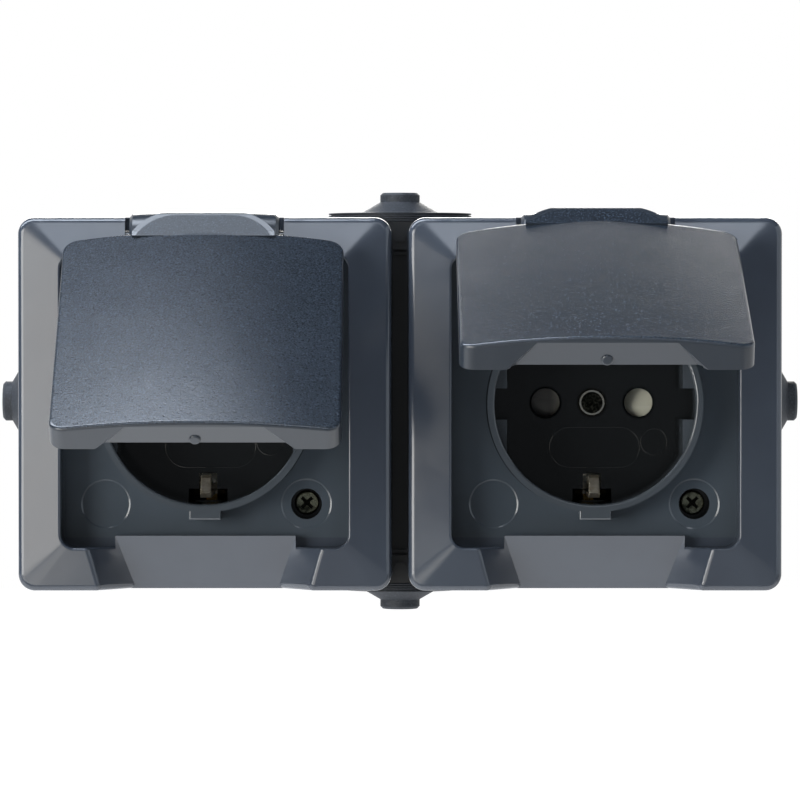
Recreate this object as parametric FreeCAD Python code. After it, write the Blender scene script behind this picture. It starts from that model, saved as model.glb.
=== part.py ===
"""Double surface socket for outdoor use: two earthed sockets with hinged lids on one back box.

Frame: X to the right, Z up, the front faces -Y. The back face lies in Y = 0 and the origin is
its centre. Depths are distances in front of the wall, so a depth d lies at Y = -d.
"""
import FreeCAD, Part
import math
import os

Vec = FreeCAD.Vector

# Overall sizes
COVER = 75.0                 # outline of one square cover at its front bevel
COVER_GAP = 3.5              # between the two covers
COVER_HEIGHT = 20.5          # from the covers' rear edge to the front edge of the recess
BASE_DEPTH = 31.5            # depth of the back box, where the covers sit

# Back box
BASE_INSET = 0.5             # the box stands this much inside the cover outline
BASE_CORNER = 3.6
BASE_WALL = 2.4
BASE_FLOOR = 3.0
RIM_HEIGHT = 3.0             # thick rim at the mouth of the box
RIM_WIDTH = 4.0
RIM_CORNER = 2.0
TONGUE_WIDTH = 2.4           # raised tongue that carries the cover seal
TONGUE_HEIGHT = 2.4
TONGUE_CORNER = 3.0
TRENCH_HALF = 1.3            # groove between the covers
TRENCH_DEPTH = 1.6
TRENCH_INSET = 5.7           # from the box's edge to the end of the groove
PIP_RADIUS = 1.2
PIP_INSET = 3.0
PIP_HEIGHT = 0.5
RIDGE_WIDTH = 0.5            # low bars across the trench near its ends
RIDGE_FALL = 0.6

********

What is the number of lines holding the word "from"? State it alone.

3